# EXERCISE DIRECTIONS
Can you restate the lines of the entries below, word for word, from the first one through the line that includes "return distance, grows"?

# AVAILABLE DATA
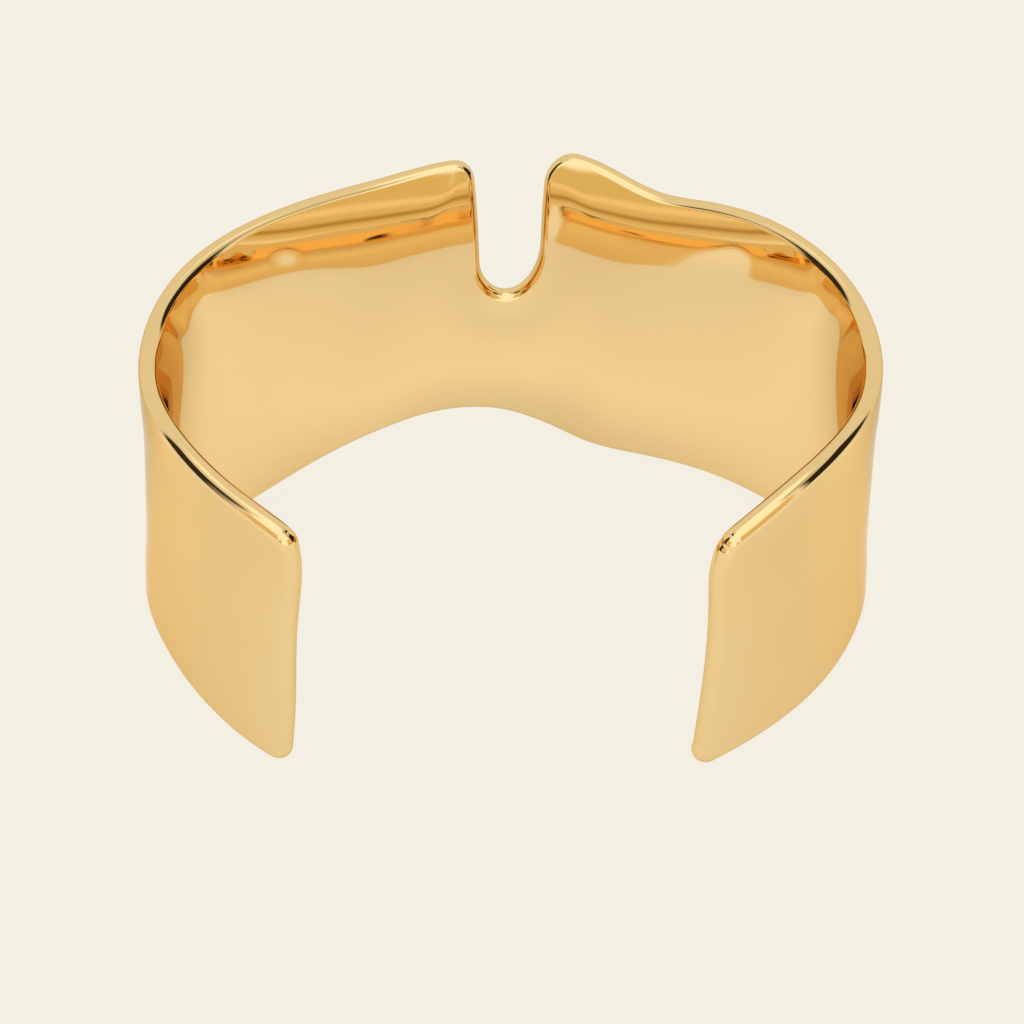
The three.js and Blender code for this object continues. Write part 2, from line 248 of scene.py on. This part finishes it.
def rim_distance(at, loop):
    """Smooth distance of flat points from the closed flat outline, and the
    direction in which it grows: like the distance itself near one stretch of
    the outline, and rounded off where two of them meet."""
    a, b = loop, np.roll(loop, -1, 0)
    middle = (a + b) / 2
    length = np.linalg.norm(b - a, axis=1)
    distance = np.empty(len(at))
    grows = np.empty((len(at), 2))
    for i in range(0, len(at), 2000):
        d = at[i:i + 2000, None] - middle
        r2 = (d ** 2).sum(-1)
        w = length / r2 ** 3
        total = w.sum(1)
        distance[i:i + 2000] = (0.375 * math.pi / total) ** 0.2
        g = (d * (w / r2)[..., None]).sum(1)
        grows[i:i + 2000] = g * (6 / 5 * distance[i:i + 2000] / total)[:, None]
    return distance, grows


def smooth_outline(points):
    """Even out the joins between the stretches and lay the points at the
    wanted steps, closer together where the rim turns sharply."""
    at = wall_point(points[:, 0], points[:, 1])
    closed = np.vstack([points, points[:1]])
    length = np.concatenate([[0], np.cumsum(np.linalg.norm(
        np.diff(np.vstack([at, at[:1]]), axis=0), axis=1))])
    total = length[-1]
    fine = np.arange(0, total, 0.03)
    deg = np.interp(fine, length, closed[:, 0])
    z = np.interp(fine, length, closed[:, 1])
    width = 9                       # 0.27 mm to either side
    kernel = np.hanning(2 * width + 1)
    kernel /= kernel.sum()
    wrap = lambda v: np.concatenate([v[-width:], v, v[:width]])
    deg = np.convolve(wrap(deg), kernel, "valid")
    z = np.convolve(wrap(z), kernel, "valid")
    at = wall_point(deg, z)
    tangent = unit(np.roll(at, -3, 0) - np.roll(at, 3, 0))
    turn = np.degrees(np.arccos(np.clip((np.roll(tangent, -3, 0) * np.roll(tangent, 3, 0)).sum(1), -1, 1)))
    reach = np.array([turn[np.arange(i - 14, i + 15) % len(turn)].max() for i in range(len(turn))])
    want = np.clip(EDGE_STEP - (EDGE_STEP - CORNER_STEP) * (reach - 1.0) / 6.0, CORNER_STEP, EDGE_STEP)
    kept, since = [], 1e9
    for i in range(len(fine)):
        since += 0.03
        if since >= want[i]:
            kept.append(i)
            since = 0.0
    if (len(fine) - kept[-1]) * 0.03 < 0.6 * want[0]:
        kept.pop()
    kept = np.array(kept)
    return deg[kept], z[kept], tangent[kept], deg, z


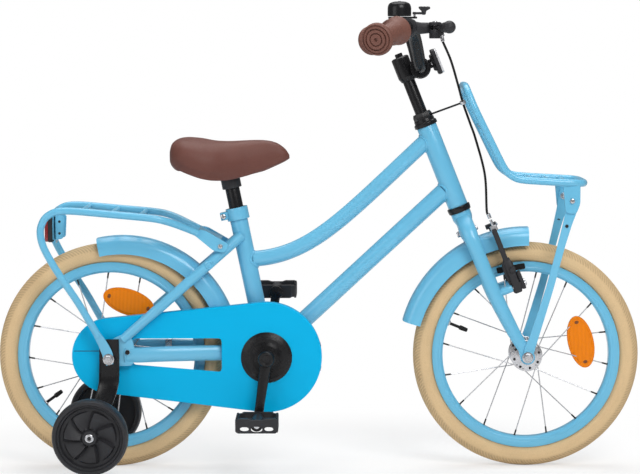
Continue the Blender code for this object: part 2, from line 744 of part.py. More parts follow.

# WRITTEN REPLY
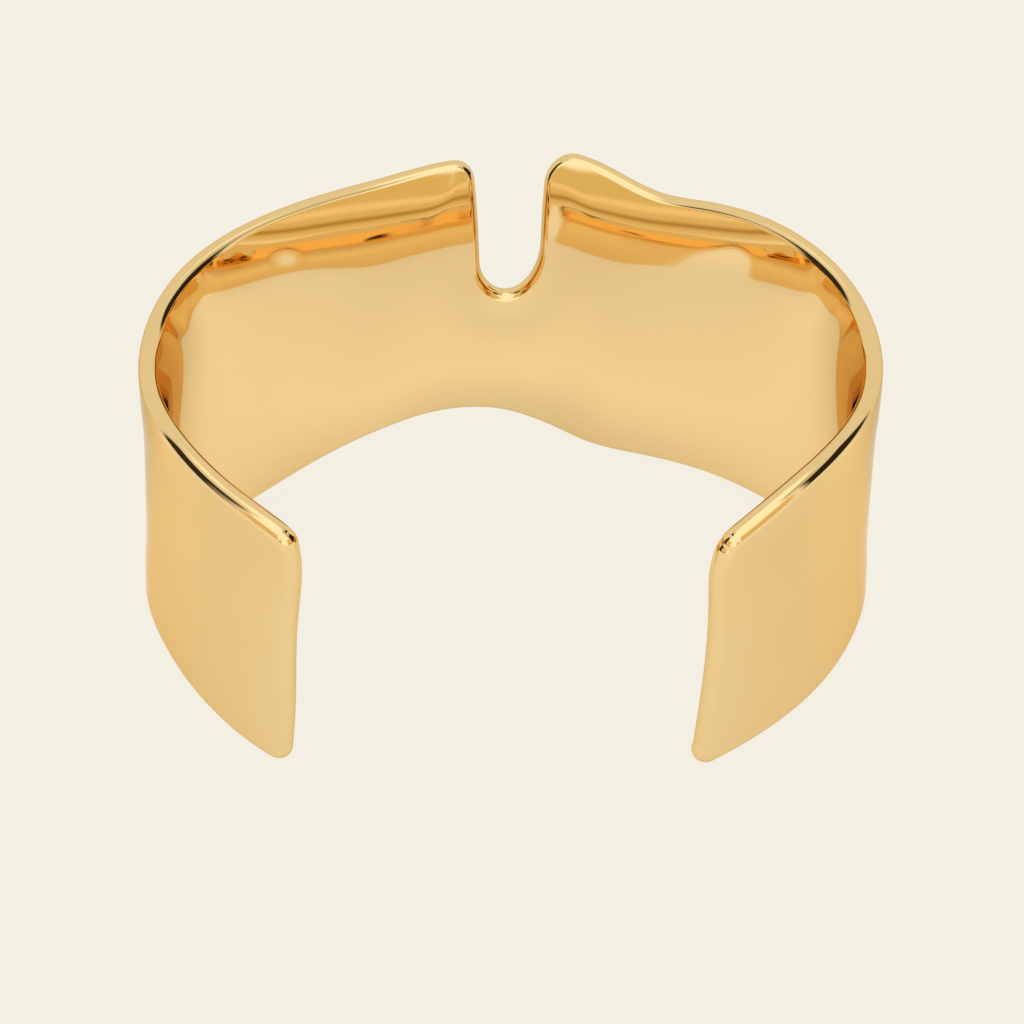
The three.js and Blender code for this object continues. Write part 2, from line 248 of scene.py on. This part finishes it.
def rim_distance(at, loop):
    """Smooth distance of flat points from the closed flat outline, and the
    direction in which it grows: like the distance itself near one stretch of
    the outline, and rounded off where two of them meet."""
    a, b = loop, np.roll(loop, -1, 0)
    middle = (a + b) / 2
    length = np.linalg.norm(b - a, axis=1)
    distance = np.empty(len(at))
    grows = np.empty((len(at), 2))
    for i in range(0, len(at), 2000):
        d = at[i:i + 2000, None] - middle
        r2 = (d ** 2).sum(-1)
        w = length / r2 ** 3
        total = w.sum(1)
        distance[i:i + 2000] = (0.375 * math.pi / total) ** 0.2
        g = (d * (w / r2)[..., None]).sum(1)
        grows[i:i + 2000] = g * (6 / 5 * distance[i:i + 2000] / total)[:, None]
    return distance, grows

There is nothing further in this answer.